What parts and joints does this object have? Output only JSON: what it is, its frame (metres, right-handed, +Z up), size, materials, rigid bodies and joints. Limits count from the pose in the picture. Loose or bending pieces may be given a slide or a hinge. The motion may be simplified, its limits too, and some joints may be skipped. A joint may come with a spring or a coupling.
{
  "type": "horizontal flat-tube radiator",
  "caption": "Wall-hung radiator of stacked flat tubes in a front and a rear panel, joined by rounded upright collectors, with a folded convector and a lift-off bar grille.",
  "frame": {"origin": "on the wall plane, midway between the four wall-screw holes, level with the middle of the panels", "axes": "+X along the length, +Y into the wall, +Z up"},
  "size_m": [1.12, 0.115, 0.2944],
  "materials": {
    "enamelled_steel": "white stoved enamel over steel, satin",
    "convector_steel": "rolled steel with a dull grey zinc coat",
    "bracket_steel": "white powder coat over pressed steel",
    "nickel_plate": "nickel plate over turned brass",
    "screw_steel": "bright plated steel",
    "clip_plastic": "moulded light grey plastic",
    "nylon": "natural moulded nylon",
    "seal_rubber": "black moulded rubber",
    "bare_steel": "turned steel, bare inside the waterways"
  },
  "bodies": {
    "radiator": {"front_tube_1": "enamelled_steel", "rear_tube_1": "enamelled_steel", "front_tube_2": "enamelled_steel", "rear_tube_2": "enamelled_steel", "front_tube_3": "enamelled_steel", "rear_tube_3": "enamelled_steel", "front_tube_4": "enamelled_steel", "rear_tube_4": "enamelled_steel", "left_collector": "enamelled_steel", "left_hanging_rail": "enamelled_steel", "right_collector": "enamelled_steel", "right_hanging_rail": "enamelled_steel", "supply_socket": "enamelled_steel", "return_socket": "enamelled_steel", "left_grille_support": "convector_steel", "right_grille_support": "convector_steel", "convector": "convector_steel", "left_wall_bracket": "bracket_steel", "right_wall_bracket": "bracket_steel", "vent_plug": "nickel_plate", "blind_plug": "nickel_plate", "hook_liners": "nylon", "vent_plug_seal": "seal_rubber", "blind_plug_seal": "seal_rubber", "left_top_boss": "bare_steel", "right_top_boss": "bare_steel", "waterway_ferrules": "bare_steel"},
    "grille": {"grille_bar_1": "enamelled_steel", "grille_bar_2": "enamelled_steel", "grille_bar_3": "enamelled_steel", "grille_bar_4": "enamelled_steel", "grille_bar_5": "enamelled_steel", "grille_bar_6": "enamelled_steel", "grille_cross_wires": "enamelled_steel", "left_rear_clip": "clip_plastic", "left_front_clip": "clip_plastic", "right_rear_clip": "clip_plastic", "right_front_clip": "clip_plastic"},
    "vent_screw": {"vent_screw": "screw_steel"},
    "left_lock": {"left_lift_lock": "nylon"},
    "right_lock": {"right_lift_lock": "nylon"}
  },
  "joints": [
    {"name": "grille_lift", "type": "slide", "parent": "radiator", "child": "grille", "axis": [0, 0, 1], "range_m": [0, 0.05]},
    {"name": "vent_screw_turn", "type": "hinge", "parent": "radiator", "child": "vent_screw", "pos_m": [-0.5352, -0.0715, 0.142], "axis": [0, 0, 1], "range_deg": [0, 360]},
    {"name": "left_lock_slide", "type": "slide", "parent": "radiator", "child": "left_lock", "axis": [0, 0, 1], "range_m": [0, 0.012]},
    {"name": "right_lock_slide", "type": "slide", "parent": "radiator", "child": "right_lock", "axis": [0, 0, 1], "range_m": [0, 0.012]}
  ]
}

--

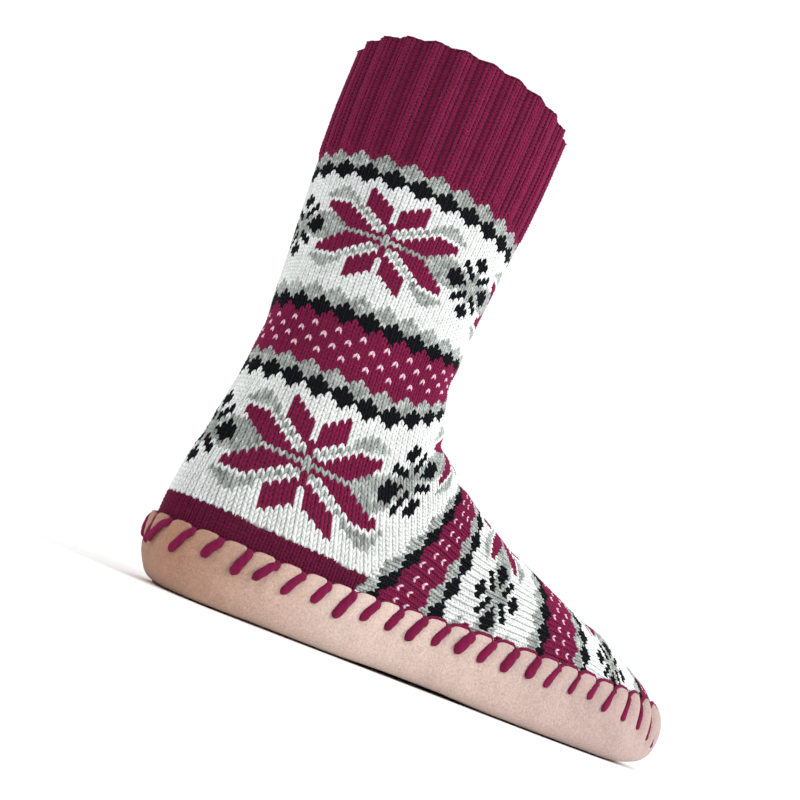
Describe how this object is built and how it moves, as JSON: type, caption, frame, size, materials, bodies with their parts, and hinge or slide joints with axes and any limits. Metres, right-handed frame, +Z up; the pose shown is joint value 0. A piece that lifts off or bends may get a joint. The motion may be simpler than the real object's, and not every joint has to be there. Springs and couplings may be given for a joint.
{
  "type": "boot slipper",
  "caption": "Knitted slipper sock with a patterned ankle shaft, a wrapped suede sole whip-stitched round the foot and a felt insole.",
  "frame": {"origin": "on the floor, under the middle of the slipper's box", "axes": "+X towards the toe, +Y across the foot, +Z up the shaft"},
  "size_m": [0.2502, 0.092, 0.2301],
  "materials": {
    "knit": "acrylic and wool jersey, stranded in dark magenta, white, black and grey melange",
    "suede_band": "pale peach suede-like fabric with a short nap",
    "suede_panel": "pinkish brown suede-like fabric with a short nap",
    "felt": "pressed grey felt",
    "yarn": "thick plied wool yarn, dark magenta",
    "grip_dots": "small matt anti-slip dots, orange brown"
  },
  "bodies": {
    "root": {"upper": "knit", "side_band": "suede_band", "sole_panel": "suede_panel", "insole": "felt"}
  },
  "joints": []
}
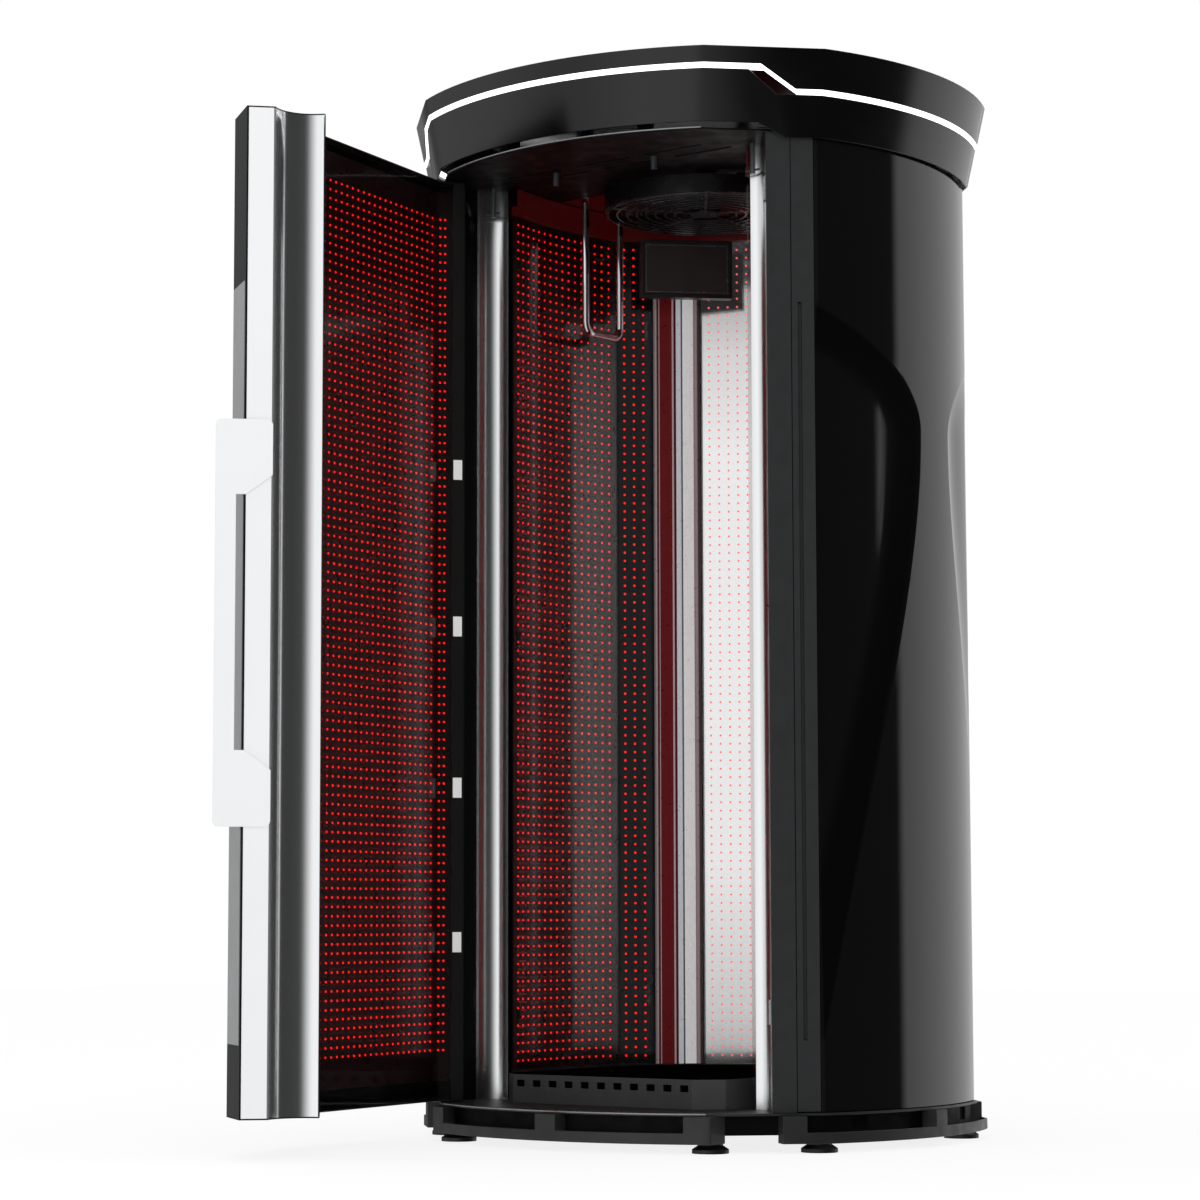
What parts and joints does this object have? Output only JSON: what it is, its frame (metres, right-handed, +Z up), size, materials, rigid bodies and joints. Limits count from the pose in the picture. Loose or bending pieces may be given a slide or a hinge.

--

◆ **The problem**: In the entries above, find lines with "axes" and copy each.

◆ **Completed exercise**:
  "frame": {"origin": "on the wall plane, midway between the four wall-screw holes, level with the middle of the panels", "axes": "+X along the length, +Y into the wall, +Z up"},
Describe how this object is built and how it moves, as JSON: type, caption, frame, size, materials, bodies with their parts, and hinge or slide joints with axes and any limits. Metres, right-handed frame, +Z up; the pose shown is joint value 0. A piece that lifts off or bends may get a joint. The motion may be simpler than the real object's, and not every joint has to be there. Springs and couplings may be given for a joint.
  "frame": {"origin": "on the floor, under the middle of the slipper's box", "axes": "+X towards the toe, +Y across the foot, +Z up the shaft"},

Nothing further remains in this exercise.